Q. Was there something in Naomi’s game that maybe you weren’t expecting?
SERENA WILLIAMS: I feel like she was really, really consistent. I think her game is always super consistent. I felt like she played really well.
Like I said, she made a lot of shots. She was so focused. I think, you know, whenever I had a breakpoint, she came up with some great serve. Honestly, there’s a lot I can learn from her from this match. I hope to learn a lot from that.
Q. Obviously it’s her first Grand Slam title. Do you think it’s a shame that all this happened, the drama happened, with all the booing and everything from the crowd? It’s a very difficult thing, isn’t it, for her to go through, as well?

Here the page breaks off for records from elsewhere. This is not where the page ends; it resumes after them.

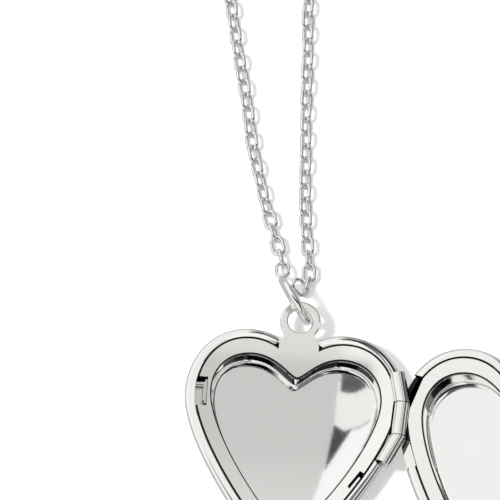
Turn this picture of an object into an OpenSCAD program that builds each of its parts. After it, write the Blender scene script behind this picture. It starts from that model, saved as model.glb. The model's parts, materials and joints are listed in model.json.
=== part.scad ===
// Heart locket, lying open on its back with its chain laid out above it.
// The origin is the middle of the back shell's flat crown, +Z is up and +Y runs from the tip to the bail.

/* [Heart] */
// How deep the back half is, from its crown to the parting plane
back_depth = 3.3; // [2:0.1:5]
// How deep the puffed front half is
front_depth = 5.1; // [3:0.1:8]
// Width of the rounded shoulder outside the frame
shoulder_w = 1.05; // [0.6:0.05:1.6]
// How far down the shoulder's rounding reaches
shoulder_h = 0.55; // [0.3:0.05:1]
// Thickness of the domed shells
shell_t = 0.45; // [0.3:0.05:0.8]
// How far the back's flat crown reaches, as a share of the outline
back_crown = 0.8; // [0.75:0.01:0.85]
// How far the puffed front's flat crown reaches, as a share of the outline
front_crown = 0.3; // [0.2:0.05:0.5]

/* [Frame and well] */
// Thickness of the frame
frame_t = 0.5; // [0.3:0.05:0.8]
// Depth of the photo well below the frame
well_depth = 2.5; // [1:0.1:2.5]
// Thickness of the well's wall and floor
well_t = 0.3; // [0.2:0.05:0.5]
// Gap left between the closed halves
parting_gap = 0.04; // [0.02:0.01:0.1]

/* [Bail and jump ring] */
// Distance of the bail loop's centre from the heart's middle
bail_y = 14.75; // [14:0.05:17]
// Radius of the bail loop at the middle of its band
bail_r = 1.8; // [1.4:0.1:2.4]
// Width of the bail's flat band
bail_w = 0.9; // [0.6:0.05:1.2]
// Thickness of the bail's band
bail_t = 0.7; // [0.5:0.05:1]
// Radius of the jump ring at the middle of its wire
ring_r = 2.7; // [2:0.1:4]
// Wire radius of the jump ring
ring_wire_r = 0.4; // [0.2:0.05:0.6]

/* [Hinge] */
// Outer radius of the knuckles
knuckle_r = 0.85; // [0.6:0.05:1.2]
// Radius of the pin wire
pin_r = 0.31; // [0.2:0.01:0.5]
// Length of the middle knuckle
knuckle_len = 3.7; // [2:0.1:6]
// How far the front leans up off flat when it is fully open
rest_fold = 17; // [0:1:30]

/* [Chain] */
// Width of the cable chain
chain_d = 1.4; // [1:0.1:2.5]
// Radius of the coil at the middle of its turns
coil_r = 8.1; // [7:0.1:12]
// Outer diameter of the spring ring clasp
clasp_d = 5; // [4:0.5:8]

/* [Hidden] */

silver = [0.86, 0.87, 0.88];
bright = [0.93, 0.93, 0.94];
shade = [0.72, 0.73, 0.75];

steps = 15;
middle = [0, 2];
lobe = [5.3, 13.55];
side = [12.2, 5.6];
tip = [0.8, -13.3];

hinge_at = [11.6, 4.25];
hinge_lean = 4.2;
upper_tilt = 16.5;
upper_len = 3.4;
lower_tilt = 22;
lower_len = 3.6;
knuckle_gap = 0.1;
swing_gap = 0.16;

// The ring stands nearly upright in the bail and leans a little to the left.
ring_at = [-0.8, 16.95, 3.4];
ring_turn = 124;
ring_lean = 10;

coil_at = [-5.6, 69.5, 0];
coil_lift = 0.25;
coil_w = 6.2;
coil_h = 2 * chain_d;

left_route = [
    [-2.2, 20.4, 1.7], [-2.2, 21.6, 1.1], [-2.6, 23.2, 0.8], [-3.3, 25.2, 0.75], [-4, 27.3, 0.75],
    [-4.7, 29.4, 0.75], [-5.6, 32.6, 0.75], [-6.5, 36, 0.75], [-7.1, 39.4, 0.75], [-7.8, 42.8, 0.75],
    [-8.6, 46.2, 0.75], [-9.3, 49.6, 0.75], [-10, 53, 0.75], [-11, 56.4, 0.8], [-12.6, 59.6, 0.9],
    [-14.3, 62.5, 0.95]];
right_route = [
    [-0.7, 19.6, 1.6], [0, 18.9, 1.1], [0.7, 19.2, 0.8], [0.8, 20.6, 0.75], [0.6, 23, 0.75],
    [0.2, 26, 0.75], [-0.1, 29, 0.75], [-0.3, 32.2, 0.75], [-0.4, 35.4, 0.75], [-0.6, 38.6, 0.75],
    [-0.7, 41.8, 0.75], [-0.8, 45, 0.75], [-0.9, 48.2, 0.75], [-1.1, 51.4, 0.75], [-1, 54.6, 0.8],
    [0.4, 57.8, 1.2], [2.2, 60.6, 2], [3.3, 62.6, 2.35]];

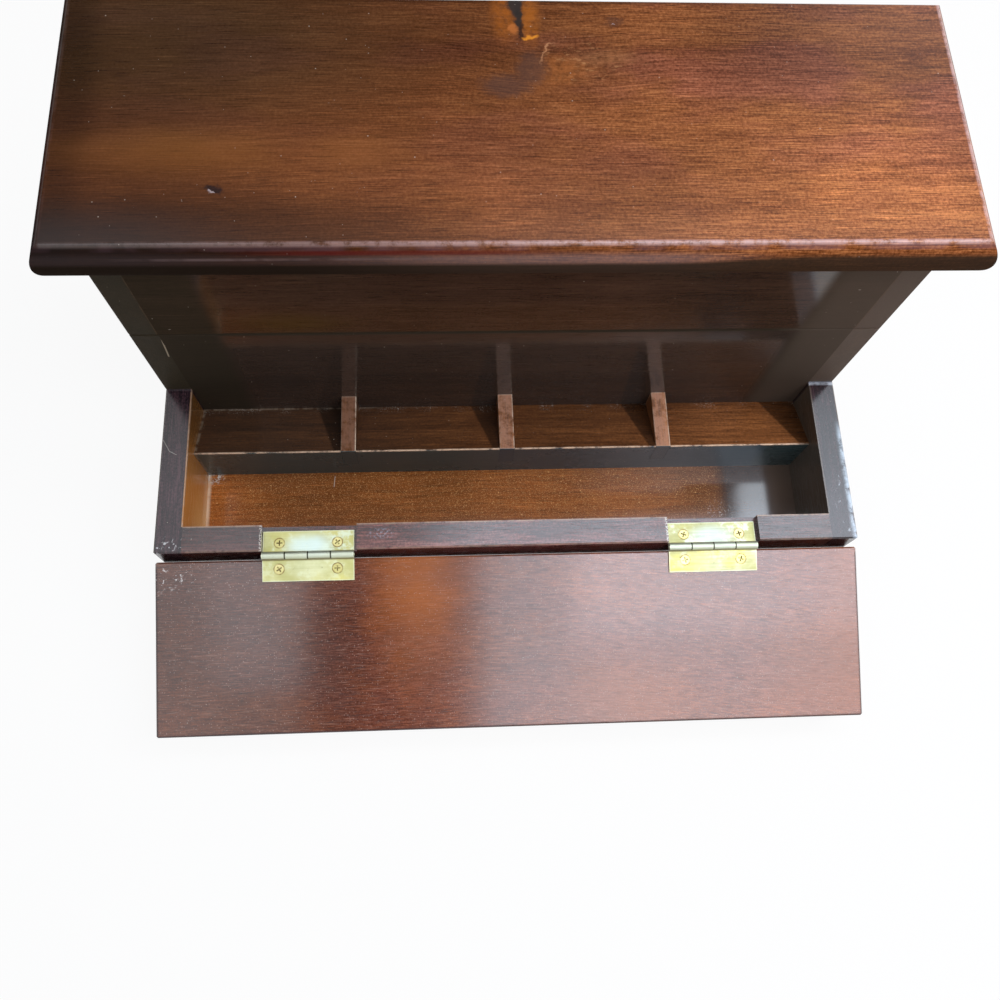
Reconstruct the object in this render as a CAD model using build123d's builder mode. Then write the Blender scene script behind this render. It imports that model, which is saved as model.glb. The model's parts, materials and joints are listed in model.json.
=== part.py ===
from build123d import *
import os
from math import asin, atan2, degrees, hypot

# Desk organizer in stained hardwood: a stepped case with a lift lid hinged at its back and,
# in front of it, a low compartment box closed by a flap on two brass butt hinges.
# Millimetres. Origin: centre of the underside of the case. +X right, +Y back, +Z up.

# ---- Driving dimensions: case and compartment box ----
case_width = 290.0            # outside, over the two side boards
ledge_depth = 72.0            # front of the compartment box to the front of the tall case
case_depth = 86.0             # tall case, front to back
ledge_height = 40.0           # top of the compartment box
seam_height = 87.0            # top edge of the tall case, where the lid parts from it
side_thickness = 11.0
rail_thickness = 11.0         # front board of the compartment box
panel_thickness = 11.0        # front and back boards of the tall case and of the lid frame
base_thickness = 6.0
board_ease = 0.6              # small bevel on the outside arrises and along the seam

# ---- Driving dimensions: tray of small compartments ----
tray_setback = 46.0           # front of the box to the face of the tray block
tray_drop = 8.5               # ledge top down to the tray's front arris
tray_fall = 11.5              # how far the tray floor falls towards the back
divider_count = 3
divider_thickness = 6.5
divider_height = 15.0
divider_fit = 0.05            # clearance on each side of a divider in its slot
tray_ease = 0.4               # worn front arris of the tray and of its dividers

# ---- Driving dimensions: lid ----
lid_frame_height = 48.0
lid_seam_gap = 0.1            # daylight at the seam with the lid shut
top_thickness = 18.0
top_overhang = 9.5
nose_radius = 10.0            # rounded edge of the top board, tangent to its underside
top_arris_ease = 0.7

# ---- Driving dimensions: flap ----
flap_depth = 70.4             # hinge edge to free edge
flap_thickness = 11.0
flap_seat_gap = 0.1           # daylight between the shut flap and the ledge
stop_gap = 0.1                # daylight between the hanging flap and the box front

# ---- Driving dimensions: butt hinges ----
hinge_length = 37.0
leaf_width = 10.5             # pin centre to the leaf's free edge
leaf_thickness = 0.9
knuckle_diameter = 3.2
knuckle_count = 4
knuckle_gap = 0.12            # end play between neighbouring knuckles
pin_diameter = 1.3
pin_clearance = 0.05          # radial, pin in its knuckles
pin_overrun = 0.3             # pin showing past each end of the hinge
hinge_standoff = 0.05         # knuckle to the board edges on either side
notch_clearance = 0.7         # notch past each end of a leaf
notch_slip = 0.5              # the leaves sit this far off the middle of their notches
flap_hinge_inset = 61.5       # end of the case to the middle of a hinge
lid_hinge_inset = 61.5

# ---- Driving dimensions: screws ----
screw_spacing = 23.5
screw_line = 5.5              # pin centre to the line of screws
screw_head_diameter = 4.5
screw_length = 8.0
screw_fit = 0.05              # clearance round a screw in wood and brass
recess_span = 2.4
recess_width = 0.55
recess_depth = 0.7
recess_turn = 35.0            # each cross recess stands this much round from the one before

# ---- Places that follow ----
front_y = -(ledge_depth + case_depth) / 2
back_y = front_y + ledge_depth + case_depth
case_front_y = front_y + ledge_depth
tray_front_y = front_y + tray_setback
inner_width = case_width - 2 * side_thickness
tray_arris_z = ledge_height - tray_drop
lid_bottom_z = seam_height + lid_seam_gap
top_bottom_z = lid_bottom_z + lid_frame_height
divider_pitch = (inner_width + divider_thickness) / (divider_count + 1)

knuckle_radius = knuckle_diameter / 2
pin_to_board = knuckle_radius + hinge_standoff

# A 90 degree countersunk head exactly fills the leaf, so its neck follows from the leaf.
screw_neck_diameter = screw_head_diameter - 2 * leaf_thickness
flap_hinge_offset = case_width / 2 - flap_hinge_inset
lid_hinge_offset = case_width / 2 - lid_hinge_inset

# The hanging flap rests with the lower corner of its hinge edge on the front of the box.
corner_down = flap_thickness + knuckle_radius - board_ease
corner_reach = hypot(pin_to_board, corner_down)
flap_droop = degrees(atan2(pin_to_board, corner_down) + asin((pin_to_board - stop_gap) / corner_reach))

flap_pin_z = ledge_height + flap_seat_gap - knuckle_radius
lid_pin_z = lid_bottom_z - knuckle_radius

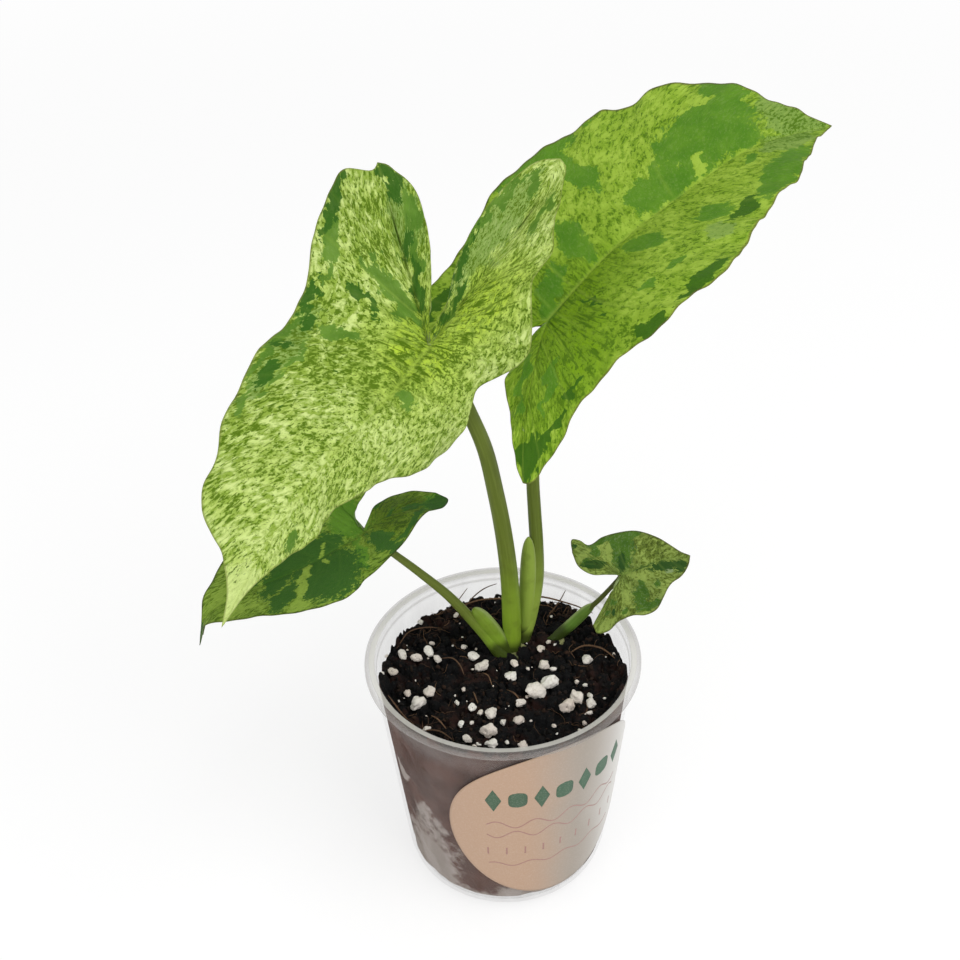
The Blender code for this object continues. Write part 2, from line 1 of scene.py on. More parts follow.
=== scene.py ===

SERENA WILLIAMS: That’s what I said. That’s why I was, I don’t want to answer the questions. This is her moment. Stop booing because she doesn’t deserve it. I don’t deserve it. The people on the tennis court didn’t deserve it. They were all here to see tennis.
She played an amazing match. She deserved credit, she deserved to win. At the end of the day, that’s what it was.
Q. We can never really go back. If you could change one thing about what occurred, what would that be?
SERENA WILLIAMS: I don’t know. You definitely can’t go back in time. I can’t sit here and say I wouldn’t say he’s a thief, because I thought he took a game from me.
But I’ve seen other men call other umpires several things. I’m here fighting for women’s rights and for women’s equality and for all kinds of stuff. For me to say ‘thief’ and for him to take a game, it made me feel like it was a sexist remark. He’s never taken a game from a man because they said ‘thief’.
For me it blows my mind. But I’m going to continue to fight for women and to fight for us to have equal — like Cornet should be able to take off her shirt without getting a fine. This is outrageous.
I just feel like the fact that I have to go through this is just an example for the next person that has emotions, and that want to express themselves, and want to be a strong woman. They’re going to be allowed to do that because of today. Maybe it didn’t work out for me, but it’s going to work out for the next person.